Now what is the reply that state government submits? CAG audit report tells us that in a reply dated November 2014, state government argued that “the situation was unavoidable as there were delays in payment of compensation to land owners”. Having got such a lame duck reply on record, CAG audit goes on to re-iterate that “the reply is not acceptable as notifications for acquisition of land were issued after awarding the work”. Should CAG not have named the responsible officers and should it not have recommended suitable action against them?

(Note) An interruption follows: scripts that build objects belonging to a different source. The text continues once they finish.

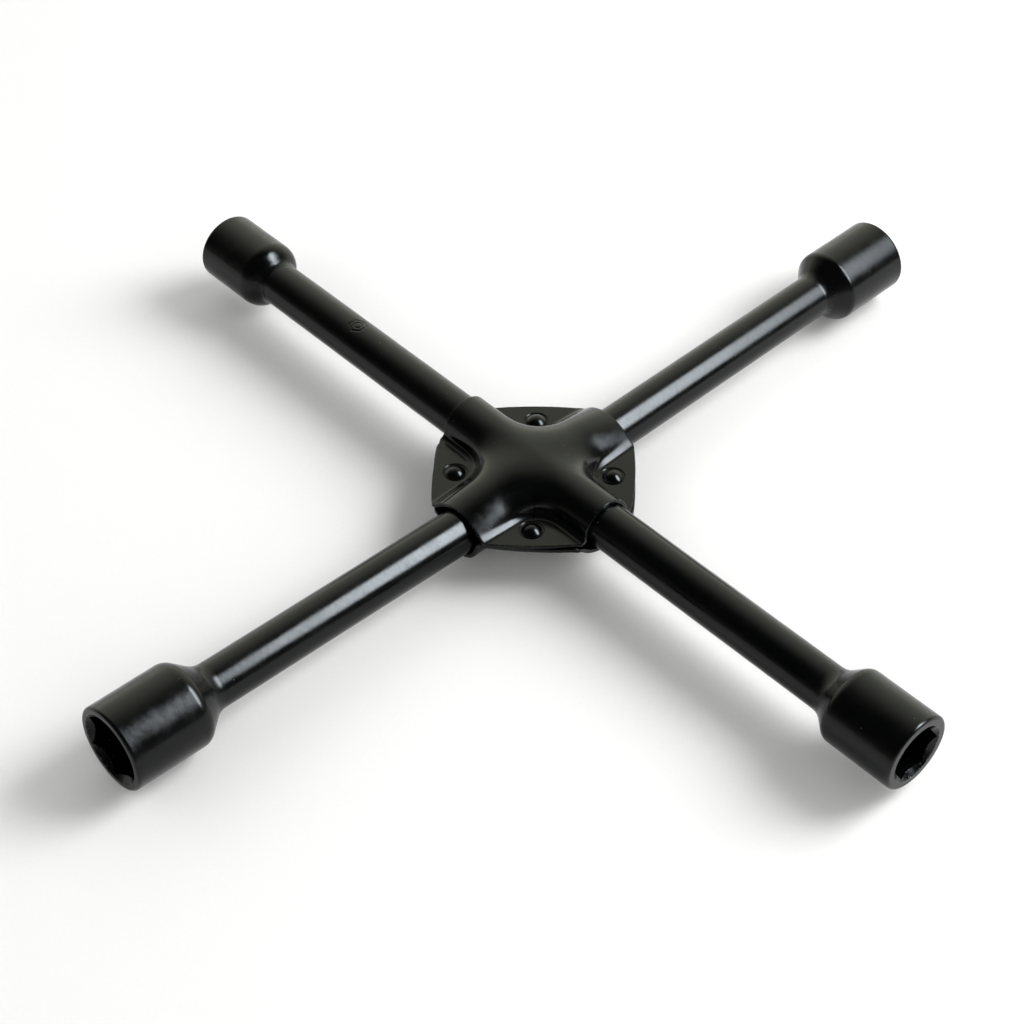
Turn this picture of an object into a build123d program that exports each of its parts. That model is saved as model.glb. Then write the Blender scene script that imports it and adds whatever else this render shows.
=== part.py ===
from build123d import *
import math
import os

# Four-way wheel wrench: two round steel bars lapped over each other at right angles, a hexagon socket
# welded on each of the four ends, and two pressed hub plates riveted together round the crossing.
# Millimetres. +X and -X run along the upper bar, +Y and -Y along the lower bar, and +Z is up.
# The origin is on the ground, under the middle of the crossing.

# Bars
bar_diameter = 18.0
upper_reach = 188.6  # hub centre to the mouth of a socket, along the upper bar
lower_reach = 198.0  # the same along the lower bar
crossing_drop = 6.2  # how far the lower bar's axis lies under the upper bar's, where they cross
arm_rise = 1.23  # degrees that each arm of the lower bar rises towards its socket
bar_bend_radius = 300.0  # of the lower bar's axis at the crossing
lap_clearance = 0.15  # between a bar's side and the end of the other bar's notch

# Turned spigot on each bar end, and the hole in the socket's neck that takes it
spigot_diameter = 12.0
spigot_length = 8.0
spigot_clearance = 0.05  # all round
spigot_end_gap = 0.4

# Sockets: nut size across flats, outer diameter, length from neck to mouth, depth of the hexagon,
# and the hexagon's turn from a corner pointing up
sockets = {
    "17": dict(nut=17.0, outer=28.3, length=33.5, hex_depth=17.0, turn=30.0),
    "19": dict(nut=19.0, outer=30.3, length=37.2, hex_depth=19.0, turn=30.0),
    "21": dict(nut=21.0, outer=30.4, length=38.5, hex_depth=20.0, turn=0.0),
    "23": dict(nut=23.0, outer=33.2, length=40.6, hex_depth=21.0, turn=0.0),
}
# Shoulders: angle between the flank and the socket's axis, radius where the flank runs into the
# cylinder, and radius of the hollow weld between the bar and the flank
shoulders = {
    "17": dict(slope=52.0, knee_round=8.0, weld_radius=3.5),
    "19": dict(slope=40.0, knee_round=4.5, weld_radius=8.5),
    "21": dict(slope=40.0, knee_round=3.5, weld_radius=6.0),
    "23": dict(slope=40.0, knee_round=6.0, weld_radius=8.5),
}
hex_clearance = 0.3  # added to the nut size across flats
mouth_round = 1.2  # radius on the mouth's outer edge
lead_in = 0.4  # how far the countersink at the mouth reaches past the hexagon's corners
pilot_depth = 2.5  # round relief below the hexagon
pilot_step = 0.6  # how much smaller in radius the relief is than the hexagon's flats

# Hub plates
sheet = 1.6
bar_clearance = 0.25  # between a bar and the plate over it
hub_reach = 39.3  # hub centre to the cut ends of the plates
channel_flare = 3.6  # how much wider than the bar the cross channel is, on each side
sleeve_shoulder = 1.9  # flat beside the sleeve at the plate's cut end
channel_shoulder = 0.3  # flat beside the cross channel at its cut end
flange_corner_round = 1.5
saddle_drop = 1.0  # how far the cross channel's top lies under the sleeve's, at the middle

# Rivets
rivet_standoff = 12.2  # rivet axis to the side of a bar
rivet_edge = 8.6  # rivet axis to the flange's edge, measured along the diagonal
shank_diameter = 5.0
shank_clearance = 0.05  # all round
head_diameter = 8.2
head_height = 2.3
tail_diameter = 7.6
tail_height = 1.5
seat_margin = 0.6  # how far the coined seat reaches past the head
seat_depth = 0.3

# Weld beads in the corners of the crossing
bead_radius = 2.0
bead_length = 10.0

# Worked out from the sizes above
bar_radius = bar_diameter / 2
seam_height = -crossing_drop / 2  # the lap's flat and the plates' joint, from the upper bar's axis
rivet_offset = bar_radius + rivet_standoff
rise = math.radians(arm_rise)


def on_arm(direction, lift, distance, drop):
    """Place on an arm: local Z runs out along it and local X points up."""
    along = Vector(direction) * math.cos(lift) + Vector(0, 0, 1) * math.sin(lift)
    upward = Vector(0, 0, 1) * math.cos(lift) - Vector(direction) * math.sin(lift)
    start = Vector(0, 0, -drop) + along * distance
    return Plane(origin=start, x_dir=upward, z_dir=along).location


def hex_radius(nut):
    """Distance from the hexagon's middle to its flats."""
    return (nut + hex_clearance) / 2


def make_socket(size, shoulder):
    """Forged socket along +Z: neck face at zero, mouth at its length."""
    outer = size["outer"] / 2
    length = size["length"]
    slope = math.radians(shoulder["slope"])
    climb = outer - bar_radius
    knee = climb / math.tan(slope)
    outline = Polyline((0, 0), (bar_radius, 0), (outer, knee), (outer, length), (0, length), close=True)
    profile = make_face(outline)
    widest_round = 0.95 * climb / (1 - math.cos(slope))
    knee_corner = profile.vertices().sort_by_distance((outer, knee, 0))[0]
    profile = fillet(knee_corner, min(shoulder["knee_round"], widest_round))
    mouth_corner = profile.vertices().sort_by_distance((outer, length, 0))[0]
    profile = fillet(mouth_corner, mouth_round)
    body = revolve(Plane.XZ * profile, Axis.Z)

    flats = hex_radius(size["nut"])
    corners = flats / math.cos(math.radians(30))
    hexagon = RegularPolygon(flats, 6, major_radius=False, rotation=size["turn"])
    hex_floor = length - size["hex_depth"]
    body -= Pos(0, 0, hex_floor) * extrude(hexagon, size["hex_depth"])
    body -= Pos(0, 0, hex_floor) * cylinder_up(flats - pilot_step, -pilot_depth)
    wide = corners + lead_in
    countersink = Cone(flats, wide, wide - flats, align=(Align.CENTER, Align.CENTER, Align.MAX))
    body -= Pos(0, 0, length) * countersink
    body -= cylinder_up(spigot_diameter / 2 + spigot_clearance, spigot_length + spigot_end_gap)
    return body


def cylinder_up(radius, height):
    """Cylinder from zero to height, which may be negative."""
    return extrude(Circle(radius), height)


def make_neck_weld(size, shoulder):
    """Ring of weld metal in the corner between the bar and the socket's flank, with a hollow face."""
    slope = math.radians(shoulder["slope"])
    climb = size["outer"] / 2 - bar_radius
    straight_flank = climb / math.sin(slope) - shoulder["knee_round"] * math.tan(slope / 2)
    foot = min(shoulder["weld_radius"] * math.tan(slope / 2), 0.95 * straight_flank)
    on_bar = (bar_radius, -foot)
    corner = (bar_radius, 0)
    on_flank = (bar_radius + foot * math.sin(slope), foot * math.cos(slope))
    hollow = RadiusArc(on_flank, on_bar, foot / math.tan(slope / 2))
    section = make_face([Line(on_bar, corner), Line(corner, on_flank), hollow])
    return revolve(Plane.XZ * section, Axis.Z)


def make_bar(ends, bent, drop):
    """Round bar between two placed arm ends, with a spigot turned on each."""
    first, last = ends
    if bent:
        axis = FilletPolyline(first.position, (0, 0, -drop), last.position, radius=bar_bend_radius)
    else:
        axis = Line(first.position, last.position)
    bar = sweep(first * Circle(bar_radius), path=axis)
    for end in ends:
        bar += end * cylinder_up(spigot_diameter / 2, spigot_length)
    return bar


def lap_notch(across, side):
    """Block that a bar loses at the crossing: side is +1 above the seam and -1 below it."""
    width = bar_diameter + 2 * lap_clearance
    sizes = (width, 2 * bar_diameter, bar_diameter) if across else (2 * bar_diameter, width, bar_diameter)
    return Pos(0, 0, seam_height + side * bar_diameter / 2) * Box(*sizes)


def arch_section(half_width, crown, y):
    """Face at y with a round top: half_width wide at the seam and as high as crown at its middle."""
    arch = ThreePointArc((-half_width, 0), (0, crown), (half_width, 0))
    return Plane(origin=(0, y, 0), x_dir=(1, 0, 0), z_dir=(0, -1, 0)) * make_face([arch, Line(arch @ 1, arch @ 0)])


def pressing(gap):
    """Solid under the plate's skin at a given gap from the bars: a sleeve along X and a channel along Y."""
    sleeve_radius = bar_radius + bar_clearance + gap
    own_axis = -seam_height
    length = 2 * hub_reach
    sleeve = Pos(0, 0, own_axis) * Rot(0, 90, 0) * Cylinder(sleeve_radius, length)
    sleeve += Pos(0, 0, own_axis / 2) * Box(length, 2 * sleeve_radius, own_axis)
    sleeve &= Pos(0, 0, bar_diameter) * Box(length, 4 * bar_diameter, 2 * bar_diameter)
    end_crown = bar_radius + seam_height + hub_reach * math.tan(rise) + bar_clearance + gap
    middle_crown = own_axis + sleeve_radius - saddle_drop
    half_width = bar_radius + channel_flare + gap
    sections = [
        arch_section(half_width, end_crown, -hub_reach),
        arch_section(half_width, middle_crown, 0),
        arch_section(half_width, end_crown, hub_reach),
    ]
    return sleeve + loft(sections)


def flange_outline():
    """Rounded square with cut ends across the bars and slightly bowed sides between them."""
    sleeve_end = bar_radius + bar_clearance + sheet + sleeve_shoulder
    channel_end = bar_radius + channel_flare + sheet + channel_shoulder
    bow = rivet_offset + rivet_edge * math.sqrt(0.5)
    lines = []
    for side in (-1, 1):
        lines.append(Line((side * hub_reach, -sleeve_end), (side * hub_reach, sleeve_end)))
        lines.append(Line((-channel_end, side * hub_reach), (channel_end, side * hub_reach)))
        for flip in (-1, 1):
            ends = (side * hub_reach, flip * sleeve_end), (side * channel_end, flip * hub_reach)
            lines.append(ThreePointArc(ends[0], (side * bow, flip * bow), ends[1]))
    face = make_face(lines)
    return fillet(face.vertices(), flange_corner_round)


def make_plate():
    """Pressed hub plate, seam face at zero, sleeve along X hugging its own bar."""
    plate = extrude(flange_outline(), sheet) + pressing(sheet) - pressing(0)
    for x in (-rivet_offset, rivet_offset):
        for y in (-rivet_offset, rivet_offset):
            plate -= Pos(x, y, 0) * cylinder_up(shank_diameter / 2 + shank_clearance, sheet)
            plate -= Pos(x, y, sheet) * cylinder_up(head_diameter / 2 + seat_margin, -seat_depth)
    return plate


def dome(diameter, height):
    """Round cap standing on zero."""
    radius = ((diameter / 2) ** 2 + height**2) / (2 * height)
    ball = Pos(0, 0, height - radius) * Sphere(radius)
    return ball & Pos(0, 0, height) * Box(2 * diameter, 2 * diameter, 2 * height)


def make_rivet():
    """Rivet through both flanges, seam at zero: domed head above, lower formed tail below."""
    grip = sheet - seat_depth
    shank = Pos(0, 0, -grip) * cylinder_up(shank_diameter / 2, 2 * grip)
    head = Pos(0, 0, grip) * dome(head_diameter, head_height)
    tail = Pos(0, 0, -grip) * Rot(180, 0, 0) * dome(tail_diameter, tail_height)
    return shank + head + tail


parts = {}

# Arms: which socket, direction from the hub, rise, drop of the axis and reach
arms = [
    ("17", (-1, 0, 0), 0.0, 0.0, upper_reach),
    ("19", (1, 0, 0), 0.0, 0.0, upper_reach),
    ("21", (0, 1, 0), rise, crossing_drop, lower_reach),
    ("23", (0, -1, 0), rise, crossing_drop, lower_reach),
]
arm_ends = []
for name, direction, lift, drop, reach in arms:
    size = sockets[name]
    bar_end = reach - size["length"]
    place = on_arm(direction, lift, bar_end, drop)
    parts["socket_" + name] = place * make_socket(size, shoulders[name])
    parts["neck_weld_" + name] = place * make_neck_weld(size, shoulders[name])
    arm_ends.append(place)

parts["upper_bar"] = make_bar(arm_ends[:2], False, 0) - lap_notch(across=True, side=-1)
parts["lower_bar"] = make_bar(arm_ends[2:], True, crossing_drop) - lap_notch(across=False, side=1)

plate = make_plate()
parts["top_plate"] = Pos(0, 0, seam_height) * plate
parts["bottom_plate"] = Pos(0, 0, seam_height) * Rot(180, 0, 0) * Rot(0, 0, 90) * plate

rivet = Pos(0, 0, seam_height) * make_rivet()
corners = [(1, 1), (-1, 1), (-1, -1), (1, -1)]
for number, (x, y) in enumerate(corners, start=1):
    parts[f"rivet_{number}"] = Pos(x * rivet_offset, y * rivet_offset, 0) * rivet

# A bead lies on each side of the upper bar, in the corner above the lower bar.
for number, side in enumerate((-1, 1), start=1):
    bead_place = Pos(0, side * (bar_radius + lap_clearance), bar_radius - crossing_drop)
    bead = bead_place * Rot(0, 90, 0) * Cylinder(bead_radius, bead_length)
    parts[f"crossing_weld_{number}"] = bead - parts["upper_bar"] - parts["lower_bar"]

lowest = min(part.bounding_box().min.Z for part in parts.values())
os.makedirs("parts", exist_ok=True)
for name, part in parts.items():
    export_step(Pos(0, 0, -lowest) * part, f"parts/{name}.step")
print(f"upper bar axis is {-lowest:.3f} mm above the ground")
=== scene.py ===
import bmesh
import bpy
import math
import numpy as np
from mathutils import Matrix, Vector, noise


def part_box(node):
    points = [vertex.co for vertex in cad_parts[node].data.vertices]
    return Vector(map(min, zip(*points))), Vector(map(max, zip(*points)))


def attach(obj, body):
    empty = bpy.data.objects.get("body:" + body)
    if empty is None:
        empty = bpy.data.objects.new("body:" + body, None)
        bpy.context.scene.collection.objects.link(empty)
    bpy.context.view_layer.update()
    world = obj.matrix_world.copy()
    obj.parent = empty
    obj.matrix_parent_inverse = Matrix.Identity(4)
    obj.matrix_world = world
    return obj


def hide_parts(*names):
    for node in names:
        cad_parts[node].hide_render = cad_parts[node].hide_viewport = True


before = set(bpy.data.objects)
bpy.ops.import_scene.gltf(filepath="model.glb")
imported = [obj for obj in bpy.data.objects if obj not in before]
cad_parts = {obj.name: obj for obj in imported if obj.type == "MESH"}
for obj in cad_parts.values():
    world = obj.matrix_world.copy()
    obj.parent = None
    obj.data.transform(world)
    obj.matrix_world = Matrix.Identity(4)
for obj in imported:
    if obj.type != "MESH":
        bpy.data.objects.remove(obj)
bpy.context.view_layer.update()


# ---- The table top ---------------------------------------------------------------------------------
# A sheet of matt white laminate that the wrench lies on, far wider than the view. It is perfectly
# plain, so that the shadows and the black enamel are all there is to see on it.

MM = 0.001  # metres in a millimetre


def node(tree, kind, inputs=(), **settings):
    """Adds one node with its settings. Inputs pair a socket's name or number with a value or a link.

    A Map Range has its From Min, From Max, To Min and To Max in sockets 1 to 4, and a colour Mix has its
    two colours in sockets 6 and 7.
    """
    made = tree.nodes.new(kind)
    for name, value in settings.items():
        setattr(made, name, value)
    for socket, value in dict(inputs).items():
        if isinstance(value, bpy.types.Node):
            value = value.outputs[0]
        if isinstance(value, bpy.types.NodeSocket):
            tree.links.new(value, made.inputs[socket])
        else:
            made.inputs[socket].default_value = value
    return made


def paint(code):
    """A colour given as sRGB hex, turned to the linear values that a shader takes."""
    parts = [int(code[i : i + 2], 16) / 255 for i in (1, 3, 5)]
    return [p / 12.92 if p < 0.04045 else ((p + 0.055) / 1.055) ** 2.4 for p in parts] + [1.0]


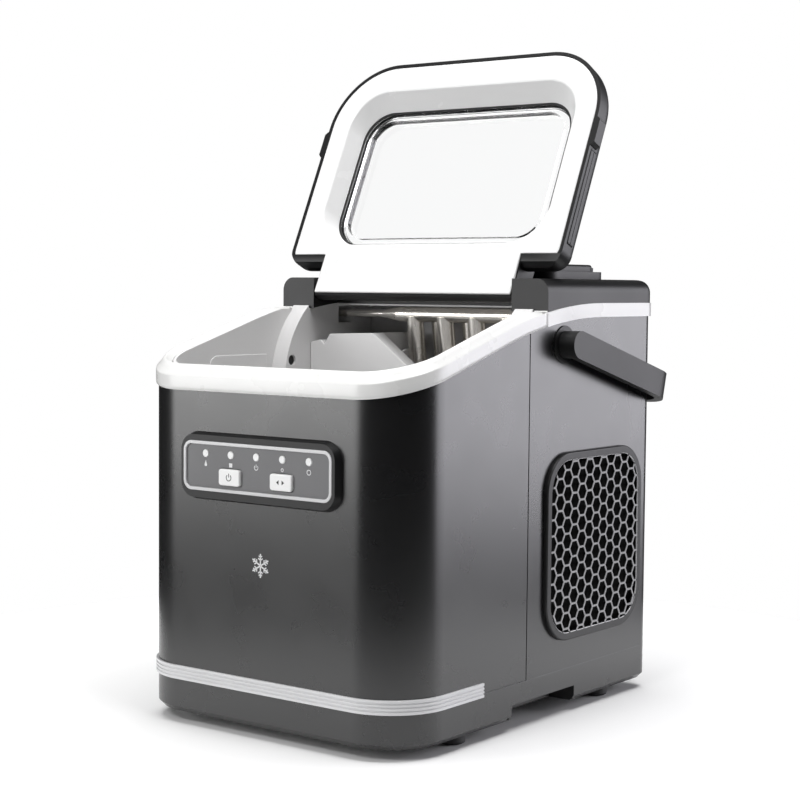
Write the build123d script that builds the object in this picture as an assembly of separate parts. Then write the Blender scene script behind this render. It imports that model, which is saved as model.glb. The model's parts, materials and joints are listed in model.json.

So having noticed these issues that plague irrigation projects, CAG of India recommends that the Government institute a mechanism of the tender issuing authority certifying that acquisition of required land, payment of compensation of obtaining of forest/ environment clearances have been completed before issuing the tender. There is also a question if the Auditor’s recommendations should suggest measures in rules and procedures so that no agency is able to keep repeating offences and get away with it.
Will state government respond to this recommendation positively? For answer to this worrisome question, we must wait for yet another performance review of irrigation projects in Karnataka. CAG auditors scrutinizing irrigation and hydropower projects in Karnataka may have come a long way since that performance review of Gerusoppa Dam, which this author had terms as exposing cracks in CAG’s scanner. But how long will recommendations by CAG auditors be ignored without any consequences for those responsible and how long the civil society, media and judiciary not take up these issues to make the government accountable remain some moot questions.
 http://www.saiindia.gov.in/english/home/Our_Products/Audit_Report/Government_Wise/state_audit/recent_reports/Karnataka/2014/Report_9/chap_2.pdf and http://www.saiindia.gov.in/english/home/Our_Products/Audit_Report/Government_Wise/state_audit/recent_reports/Karnataka/2014/Report_8/Chap_2.pdf
 At the end of March 2009, this gap was 5.65 lakh hectares.